▸ Material shown
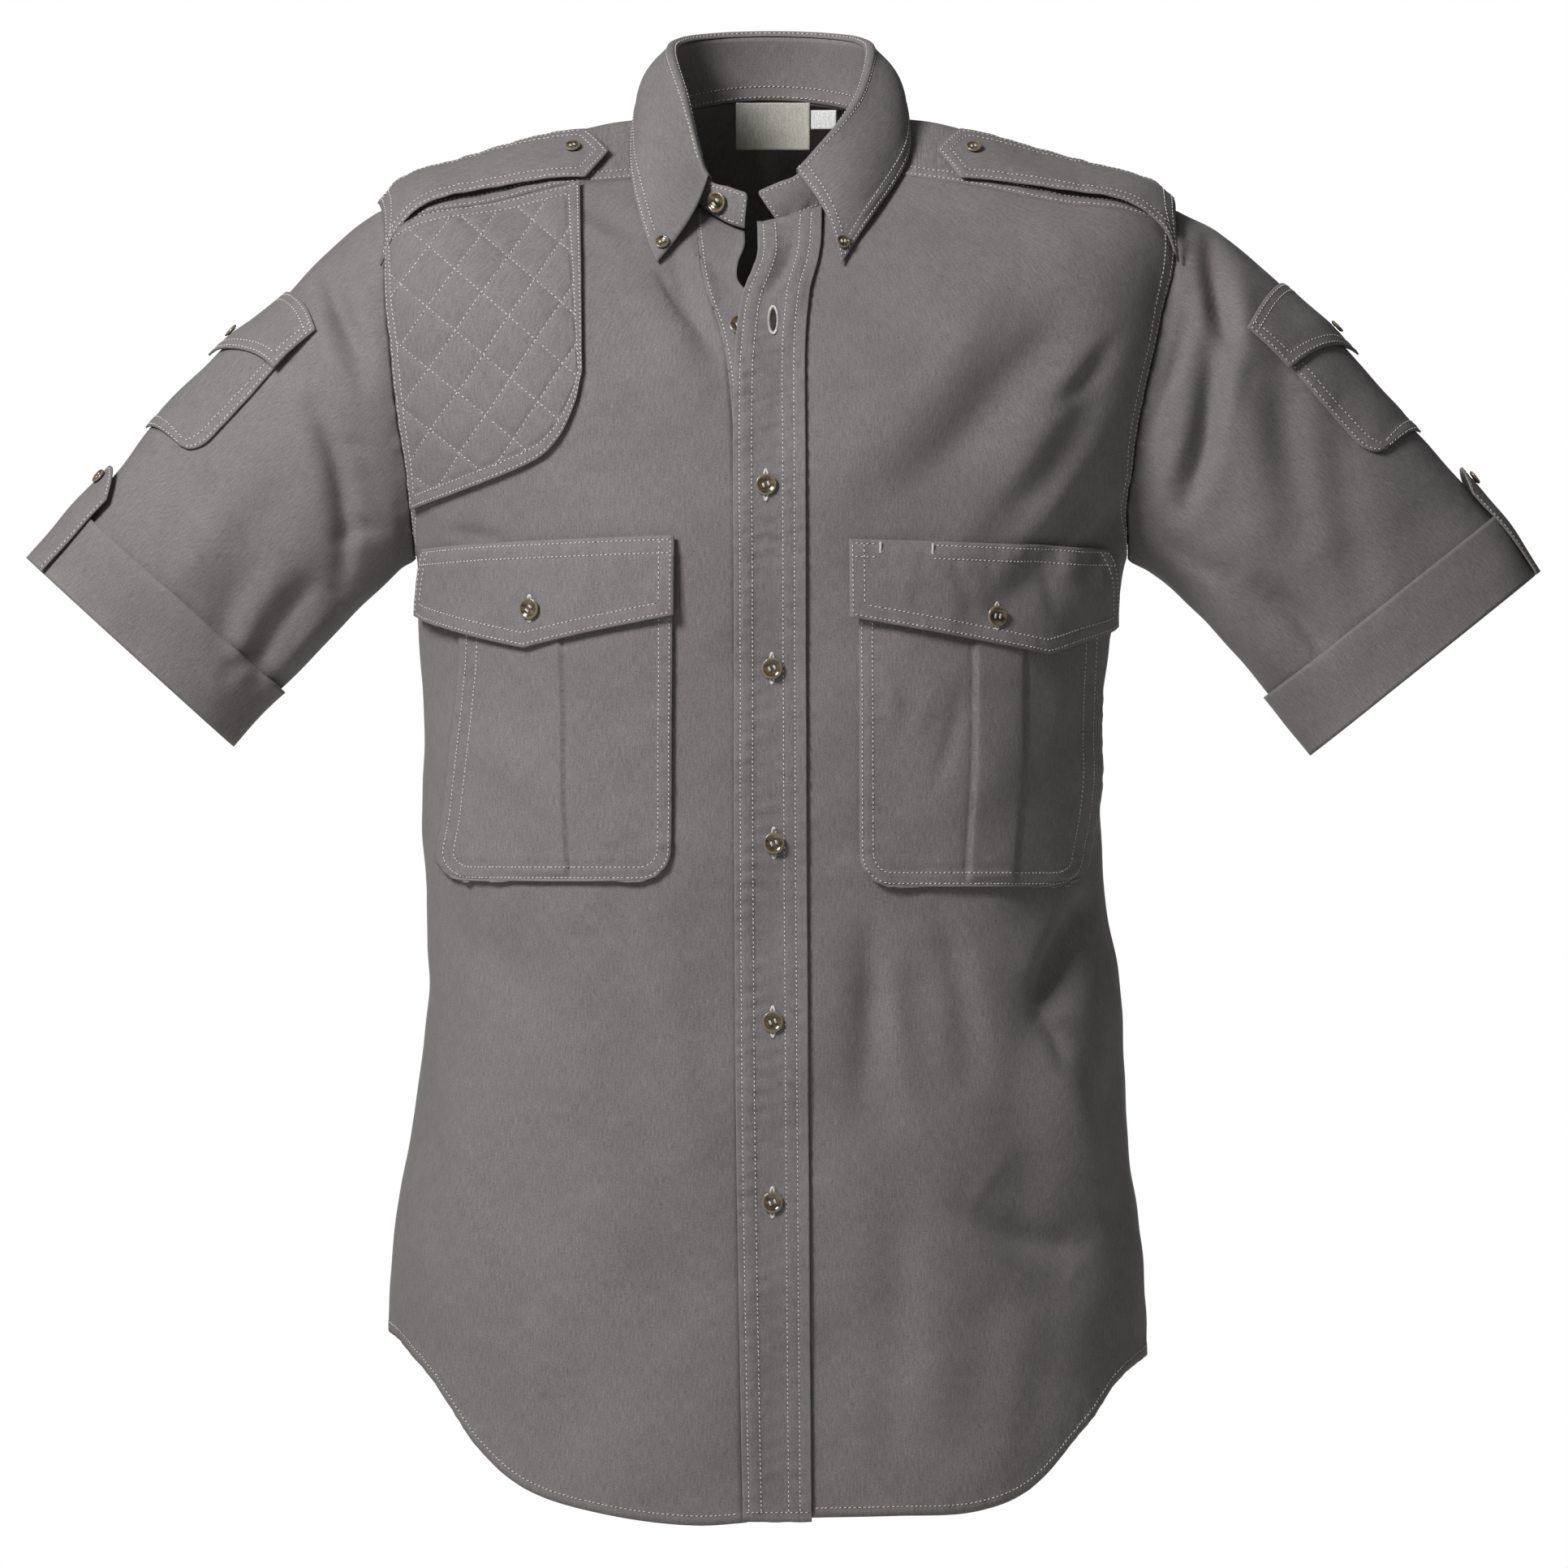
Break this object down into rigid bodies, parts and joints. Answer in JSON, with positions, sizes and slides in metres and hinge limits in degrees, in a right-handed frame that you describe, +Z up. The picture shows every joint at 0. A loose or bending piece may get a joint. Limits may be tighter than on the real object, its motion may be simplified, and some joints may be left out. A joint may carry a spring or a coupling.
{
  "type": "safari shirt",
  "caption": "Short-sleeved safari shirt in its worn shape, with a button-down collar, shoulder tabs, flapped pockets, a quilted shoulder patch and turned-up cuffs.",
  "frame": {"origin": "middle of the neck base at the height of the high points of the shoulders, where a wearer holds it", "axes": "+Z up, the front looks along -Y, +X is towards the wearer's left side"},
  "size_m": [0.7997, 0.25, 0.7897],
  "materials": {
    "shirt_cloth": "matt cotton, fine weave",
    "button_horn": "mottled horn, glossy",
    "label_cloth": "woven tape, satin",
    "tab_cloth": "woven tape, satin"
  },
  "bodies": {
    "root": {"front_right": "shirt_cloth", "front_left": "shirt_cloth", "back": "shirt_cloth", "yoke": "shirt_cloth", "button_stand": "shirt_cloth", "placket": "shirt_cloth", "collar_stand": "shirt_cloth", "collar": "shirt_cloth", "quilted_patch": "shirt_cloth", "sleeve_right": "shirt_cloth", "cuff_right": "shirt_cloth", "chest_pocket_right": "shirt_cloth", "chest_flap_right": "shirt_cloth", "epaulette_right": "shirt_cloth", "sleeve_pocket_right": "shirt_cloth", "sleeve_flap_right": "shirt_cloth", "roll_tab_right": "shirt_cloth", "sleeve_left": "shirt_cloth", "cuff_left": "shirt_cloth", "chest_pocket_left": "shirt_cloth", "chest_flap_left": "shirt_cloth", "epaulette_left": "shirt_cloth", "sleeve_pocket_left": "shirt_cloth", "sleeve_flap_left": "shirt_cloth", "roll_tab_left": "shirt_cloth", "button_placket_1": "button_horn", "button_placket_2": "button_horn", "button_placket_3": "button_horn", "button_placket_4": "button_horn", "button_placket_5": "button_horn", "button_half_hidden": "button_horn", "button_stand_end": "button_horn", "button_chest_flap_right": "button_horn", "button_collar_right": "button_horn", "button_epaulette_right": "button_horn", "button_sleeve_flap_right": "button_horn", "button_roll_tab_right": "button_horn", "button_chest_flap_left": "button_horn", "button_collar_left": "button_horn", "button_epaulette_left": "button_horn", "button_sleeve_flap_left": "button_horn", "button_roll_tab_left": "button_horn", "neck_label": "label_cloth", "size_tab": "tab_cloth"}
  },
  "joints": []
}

---

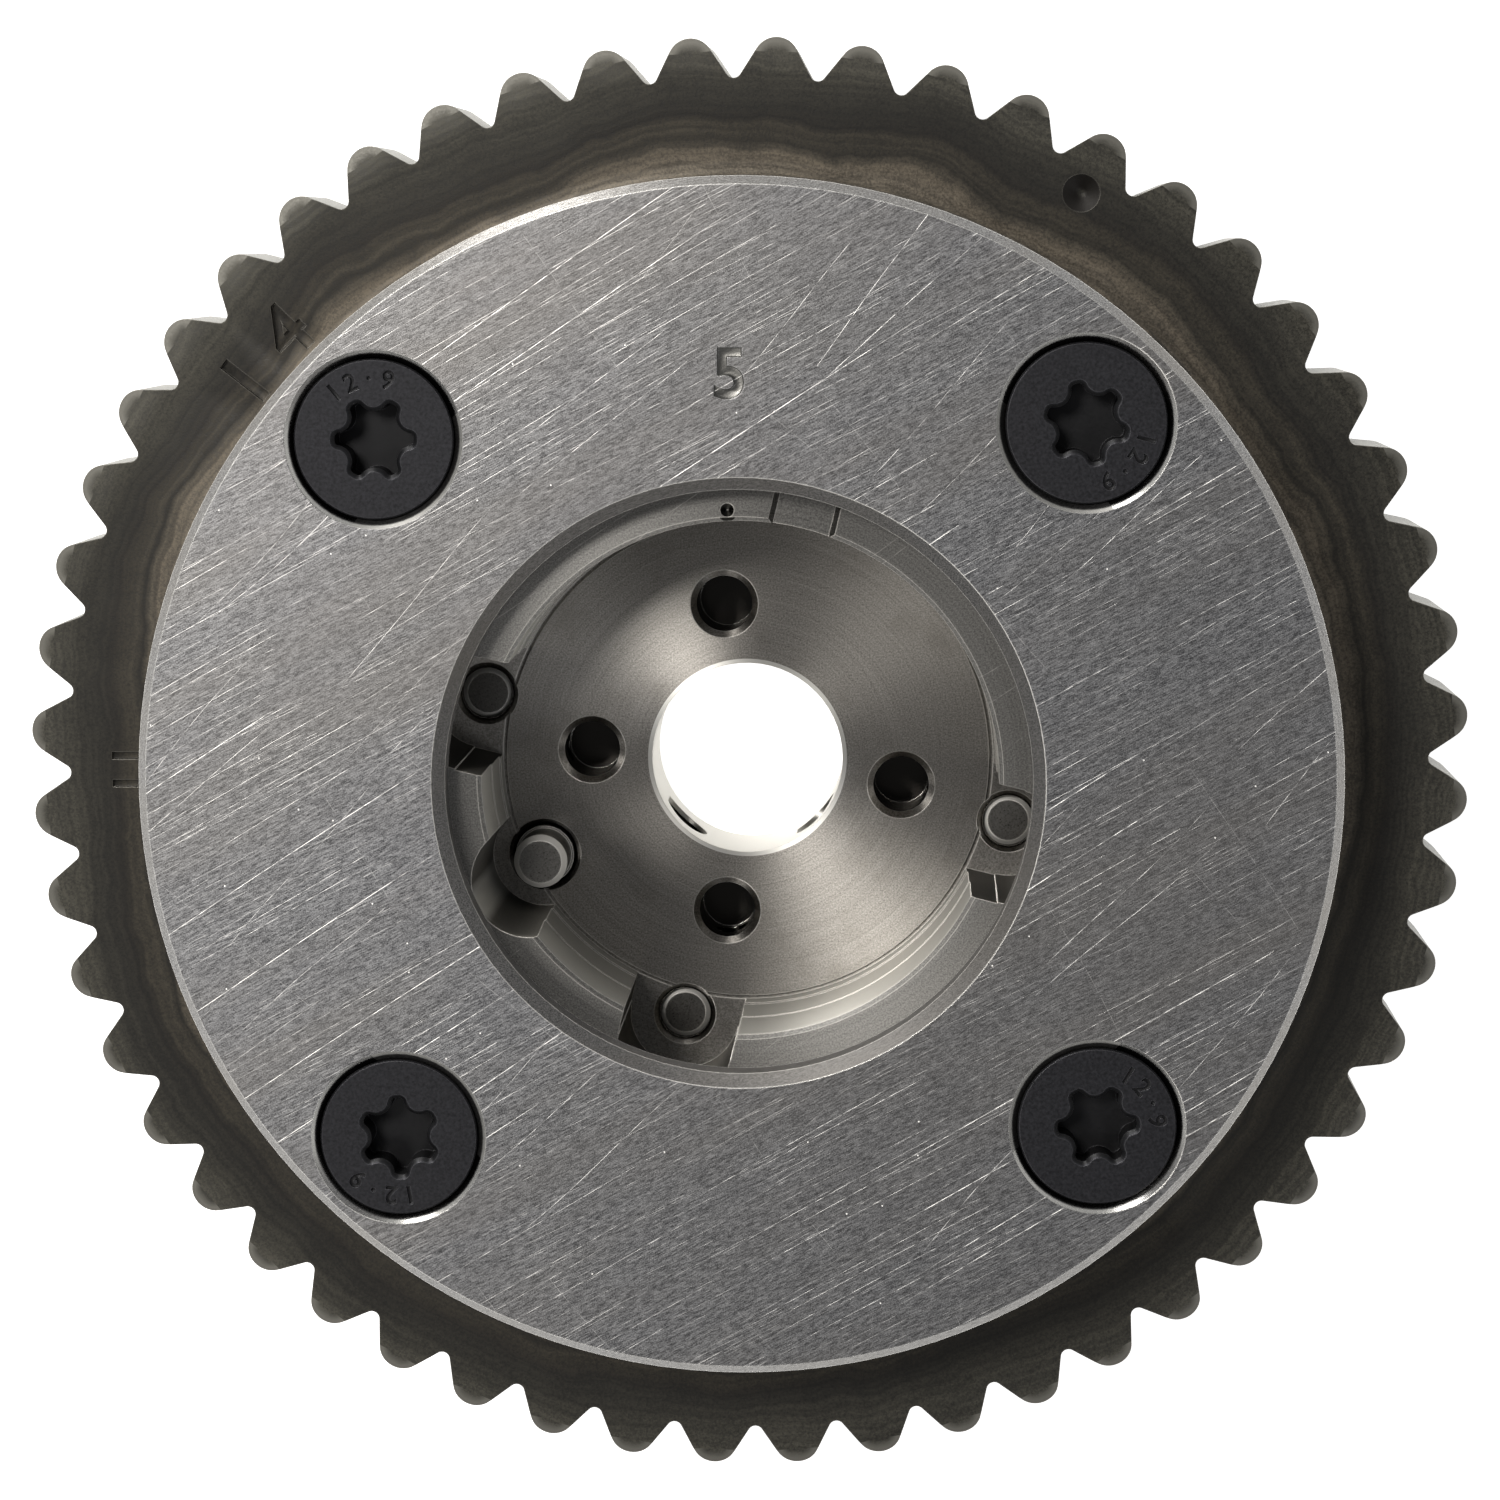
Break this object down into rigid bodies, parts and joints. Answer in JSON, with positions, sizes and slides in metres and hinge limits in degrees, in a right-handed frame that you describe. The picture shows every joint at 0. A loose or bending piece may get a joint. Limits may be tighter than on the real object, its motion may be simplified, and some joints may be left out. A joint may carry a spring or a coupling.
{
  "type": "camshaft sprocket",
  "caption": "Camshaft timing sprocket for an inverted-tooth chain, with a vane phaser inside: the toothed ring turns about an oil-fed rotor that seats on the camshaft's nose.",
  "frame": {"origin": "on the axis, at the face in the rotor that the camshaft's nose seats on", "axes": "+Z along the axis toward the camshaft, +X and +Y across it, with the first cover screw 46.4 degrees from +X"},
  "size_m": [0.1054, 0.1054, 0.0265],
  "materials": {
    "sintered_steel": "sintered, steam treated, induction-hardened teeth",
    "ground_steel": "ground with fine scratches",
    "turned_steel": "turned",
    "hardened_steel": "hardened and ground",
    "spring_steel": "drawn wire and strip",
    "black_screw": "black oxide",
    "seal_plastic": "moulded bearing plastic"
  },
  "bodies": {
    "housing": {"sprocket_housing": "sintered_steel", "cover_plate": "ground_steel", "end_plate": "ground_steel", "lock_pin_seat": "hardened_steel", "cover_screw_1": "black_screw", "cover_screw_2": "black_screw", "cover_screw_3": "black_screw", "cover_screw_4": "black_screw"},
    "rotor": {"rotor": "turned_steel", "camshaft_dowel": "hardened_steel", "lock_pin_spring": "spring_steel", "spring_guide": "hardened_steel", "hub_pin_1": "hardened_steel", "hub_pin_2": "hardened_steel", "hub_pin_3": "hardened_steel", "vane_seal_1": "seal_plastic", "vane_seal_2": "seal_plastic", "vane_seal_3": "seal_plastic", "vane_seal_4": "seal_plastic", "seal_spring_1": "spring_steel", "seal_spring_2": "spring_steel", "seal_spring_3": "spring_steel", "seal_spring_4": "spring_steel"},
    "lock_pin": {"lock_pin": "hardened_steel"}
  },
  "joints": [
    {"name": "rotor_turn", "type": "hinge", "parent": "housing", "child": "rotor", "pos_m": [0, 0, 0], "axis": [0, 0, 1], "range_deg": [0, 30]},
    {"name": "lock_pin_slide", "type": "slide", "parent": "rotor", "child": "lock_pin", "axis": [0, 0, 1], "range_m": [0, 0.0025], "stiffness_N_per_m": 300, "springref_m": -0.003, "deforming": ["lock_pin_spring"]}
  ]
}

...

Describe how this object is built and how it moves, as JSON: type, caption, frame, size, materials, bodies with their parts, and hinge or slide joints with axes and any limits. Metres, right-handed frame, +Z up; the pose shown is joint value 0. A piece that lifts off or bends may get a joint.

▸ Directions
Select the lines that carry the string "sizes" and copy them.

▸ Reply to the exercise
Break this object down into rigid bodies, parts and joints. Answer in JSON, with positions, sizes and slides in metres and hinge limits in degrees, in a right-handed frame that you describe, +Z up. The picture shows every joint at 0. A loose or bending piece may get a joint. Limits may be tighter than on the real object, its motion may be simplified, and some joints may be left out. A joint may carry a spring or a coupling.
Break this object down into rigid bodies, parts and joints. Answer in JSON, with positions, sizes and slides in metres and hinge limits in degrees, in a right-handed frame that you describe. The picture shows every joint at 0. A loose or bending piece may get a joint. Limits may be tighter than on the real object, its motion may be simplified, and some joints may be left out. A joint may carry a spring or a coupling.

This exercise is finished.